Kim Dong-yub [YONHAP]

A pair of two former U.S. minor league players are thriving in Korea in the early part of the 2017 season, as they hope to make an impact in their native land.

Former Chicago Cubs prospect Kim Dong-yub has been batting cleanup for the SK Wyverns in the Korea Baseball Organization, and through Tuesday’s action, he’s batting a robust .321 with four home runs and a team-high 14 RBIs.

Jang Pill-joon, a right-hander for the Samsung Lions, who only made his season debut last Saturday after injuring his side during spring training, has been solid in his two outings so far. He has tossed 3 1/3 scoreless innings and struck out four in a setup role.

Kim, 26, spent two years in Japan after graduating from a Korean middle school, and signed with the Chicago Cubs in 2009.

The outfielder never reached the majors, going only as high as Single-A in 2012. He returned to Korea the following year.

Players who sign their first professional contracts outside Korea must sit out for two years before joining a KBO team. And it was at the 2015 draft that the Wyverns extended Kim a lifeline.

In 2016, Kim spent most of his time in the Futures League - the KBO’s minor league - but did hit .336 with six home runs in 57 games with the Wyverns.

The Wyverns always liked Kim’s power and gave him a more regular role this year. Kim has responded by hitting a home run in three straight games, starting last Saturday.


Jang Pil-joon [JOONGANG PHOTO]

Kim said he’s still learning to adjust to the Korean style of pitching.

“In the U.S., pitchers will come right at you,” he said. “Here, pitchers will throw breaking balls at 3-0. I know I still have a lot to learn.”

Jang, 29, has been a journeyman. He was actually drafted by the KBO’s Hanwha Eagles out of high school in 2007, but didn’t sign with the club, instead joining the military club Sangmu to complete his mandatory military service.

Following his discharge, Jang signed with the Los Angeles Angels in 2009. He, too, reached only as far as Single-A, and after the Angels released him in 2011, Jang spent one year in the U.S. independent league and another in Australia.
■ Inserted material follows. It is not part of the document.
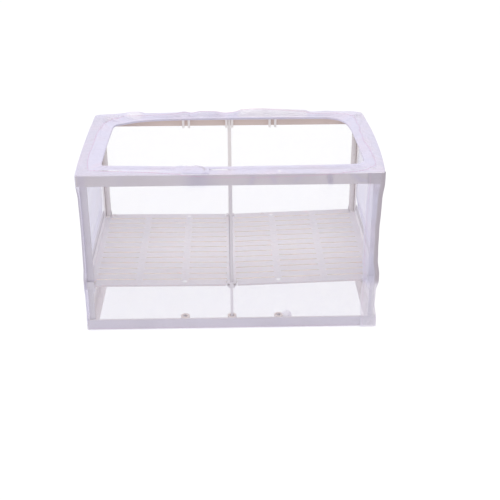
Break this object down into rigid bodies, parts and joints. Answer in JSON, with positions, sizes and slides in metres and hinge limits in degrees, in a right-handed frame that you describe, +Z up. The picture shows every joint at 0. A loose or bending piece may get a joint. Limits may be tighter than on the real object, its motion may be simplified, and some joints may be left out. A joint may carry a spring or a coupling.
{
  "type": "fish nursery net",
  "caption": "Box-shaped fry net for an aquarium: a push-fit plastic frame in a sheer mesh bag, with a slotted tray whose two halves lift.",
  "frame": {"origin": "centre of the floor net's underside, where the box stands", "axes": "+X to the right along the long side as seen in the picture, +Y from the front to the back, +Z up"},
  "size_m": [0.26, 0.155, 0.15],
  "materials": {
    "frame_plastic": "white moulded polypropylene, satin",
    "tray_plastic": "white moulded polypropylene sheet, satin",
    "net_mesh": "fine sheer white nylon mesh",
    "rim_fabric": "sheer white nylon mesh, doubled at the hem",
    "elastic": "white covered elastic"
  },
  "bodies": {
    "frame_and_net": {"top_front_rail": "frame_plastic", "top_back_rail": "frame_plastic", "top_left_rail": "frame_plastic", "top_right_rail": "frame_plastic", "bottom_front_rail": "frame_plastic", "bottom_back_rail": "frame_plastic", "bottom_left_rail": "frame_plastic", "bottom_right_rail": "frame_plastic", "upper_front_left_post": "frame_plastic", "upper_front_right_post": "frame_plastic", "upper_back_left_post": "frame_plastic", "upper_back_right_post": "frame_plastic", "lower_front_left_post": "frame_plastic", "lower_front_right_post": "frame_plastic", "lower_back_left_post": "frame_plastic", "lower_back_right_post": "frame_plastic", "left_tray_rail": "frame_plastic", "right_tray_rail": "frame_plastic", "upper_front_centre_post": "frame_plastic", "upper_back_centre_post": "frame_plastic", "lower_front_centre_post": "frame_plastic", "lower_back_centre_post": "frame_plastic", "centre_crossbar": "tray_plastic", "net_front": "net_mesh", "net_back": "net_mesh", "net_left": "net_mesh", "net_right": "net_mesh", "net_floor": "net_mesh", "net_seam_band": "rim_fabric", "net_rim": "rim_fabric", "hem_elastic": "elastic"},
    "left_panel": {"left_tray_panel": "tray_plastic"},
    "right_panel": {"right_tray_panel": "tray_plastic"}
  },
  "joints": [
    {"name": "left_panel_lift", "type": "hinge", "parent": "frame_and_net", "child": "left_panel", "pos_m": [-0.0026, 0, 0.0437], "axis": [0, 1, 0], "range_deg": [0, 45]},
    {"name": "right_panel_lift", "type": "hinge", "parent": "frame_and_net", "child": "right_panel", "pos_m": [0.0026, 0, 0.0437], "axis": [0, -1, 0], "range_deg": [0, 45]}
  ]
}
The Lions picked him in the 2015 draft. After making just two appearances in 2015, Jang came on for 56 games last year for the ninth-place club, going 4-6 with four saves and a 5.13 ERA in 72 innings.

Though the sample size is small so far this year, Jang, according to manager Kim Han-soo, “is a core member of our bullpen.”

And the Lions will need all the help they can get from their pitching staff. Their string of five consecutive Korean Series appearances ended last year, and they’re stuck in last place this year with a 3-11 record.